За большим столом в одинаковых робах линялые люди заняты чем-то мелким. Во главе стола перед аналитическими весами – дед, без усов, глядит в объектив. Лицо арестанта, замученное. Над ним – слоноподобный надзиратель.
По отношению к любимой работе, Гохран – антиработа. Закрепщик выколупывал камни из драгоценностей двора и дворянства. Принесли исковерканную диадему с приставшими на крови волосами – деда вырвало.
Каждое утро переодевайся в казенное, без карманов, каждый вечер подставляй задний проход для досмотра:
– Как будто я вор…
Сейчас не понять, как шла почта, как ездили через фронты. Бабушка получила письмо, что у деда испанка, и прорвалась в Москву. Спасла – может быть, не от одной болезни: в бреду дед вскакивал и искал веревку:
– Да как же это я Троцкого не удавил…
В двадцатом к деду поехала мама, отъехала пустяк – сняли в тифу в Саратове:
– Бабы несут в барак. Отдыхают – носилки на снег ставят. Я ору: – Замерзну! – Стала поправляться, врач – симпатичный был, говорит: – Если останетесь здесь, в бараке – еще что-нибудь подцепите, тогда вам не выкарабкаться. – Ко мне все всегда хорошо относились. Я написала отцу Маруськи Яновской: если бы ваша Маруся оказалась в таком положении, моя мама ее на произвол не бросила бы. Он прикатил на извозчике, вовсю понукает, боится, что я замерзну. Я выздоровела, хочу в Москву. Комиссар на вокзале говорит: – Поймите, мне вас жалко. Вас первый отряд снимет с поезда – и на трудфронт. – А я сержусь, ничего не понимаю: почему снимут, какой трудфронт?
В одно время с папой мама оказалась на Волге и даже при сельском хозяйстве: для проформы записалась в землемерный техникум.
Наверно, это было хорошее время Саратова: Волга, воля, старые шоры спали, новых еще не надели. Была публика – вчерашние студенты из столиц, беженцы из западных губерний.
– Поляк, лощеный такой, пши-вши, все расшаркивается. Я, говорит, сильный, я этот арбуз вам сейчас донесу. А арбуз – во какой, невподъем. Он нагнулся – трыкнул…

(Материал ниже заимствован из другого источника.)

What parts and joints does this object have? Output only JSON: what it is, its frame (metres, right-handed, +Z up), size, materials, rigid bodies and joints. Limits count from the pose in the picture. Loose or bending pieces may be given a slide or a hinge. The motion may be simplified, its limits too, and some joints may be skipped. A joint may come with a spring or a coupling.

Поклонников у мамы – тьма-тьмущая. Даже в дикой Ахтубе, не считая пентюха Яновского и мимолетных офицеров, был, солидно ухаживал управляющий баскунчакскими соляными промыслами пятидесятилетний инженер Третьяк. Гонял для нее паровозик, устраивал пикники на верблюдах – отсюда и фотография.
В Саратове и без бабушкина надзора ничего такого быть не могло: слишком мама всего боялась, да и Саратов воспринимала как продолжение гимназических
Саратовские страдания – без хора Пятницкого:
Пароход идет по Волге — Батюшки! Крысы ходят по канатам — Матушки! У моей милашки Тани — Жигулечки-Жигули — Колокольчик на гайтане, — До чего ж вы довели…Гитары – без обвинения в мещанском уклоне:
Я отчаянный мальчишка И ничем не дорожу. Если голову отрежут, Я полено привяжу! Ах, я влюблен в одни глаза, Я увлекаюсь их игрою…Неаполитанское – без государственных теноров:
Легким зефиром Вдаль понесемся И над реко-ою Чайкой взовьемся. Лодка моя легка, Весла больши-ие — Са-ан-та-а Лю-у-чи-и-я, Санта-а Лючия!Три юные, мечтательные, в белых платьях, свесили ноги с лодки. Средняя – мама, правая – Вера, стало быть, двадцать первый год, на пути в Москву.
Дед за Гохран – больше не за что – получил тогдашнего героя труда – без регалий и привилегий, одна бумага с шапкой расфуфырилась [14] :
– Жесткая, не подотрешься.
В эпоху аббревиатур и интернациональничанья герой труда у деда сэтимологизировался наоборот:
– Никулины опупели совсем, дочке имя придумали: Гертруда.
14
От рэсэфэсэрэ. Бабушка, зная, произносила и: сэсэрэ.
Герою труда объявили, что ювелирное искусство чуждо пролетариату, и пристали с ножом к горлу: – Вступай! – Дома он: – Мать, что делать, хоть в петлю. – Да куда тебе, совсем с ума сойдешь.
За отказ у героя отняли профсоюзный стаж – с металлистов, с пятого года.
Кстати, когда маму не принимали в профсоюз, она побежала к съевшему столько обедов на шармака эсдеку Муралову. Большой человек помочь отказался:
– Надо уметь самой постоять за себя.
Почти эсеровское: в борьбе обретешь ты право свое.
Дед работал у Швальбе – тонкий медицинский инструмент. Бабка – у Склифосовского. Еле сводили концы с концами. Дед возмущался:
– Кому на, а кому – нет. И так гроши платят, а тут опять на английских шахтеров собирали. Бастуют! Да они живут в тыщу раз лучше нашего. И ефимплан им никто не навязывает…
Промфинплан при жидовском засилье предстал ефимпланом.
В двадцать первом году мама поступила на естественное отделение I МГУ, не вынесла анатомички и перешла на химическое.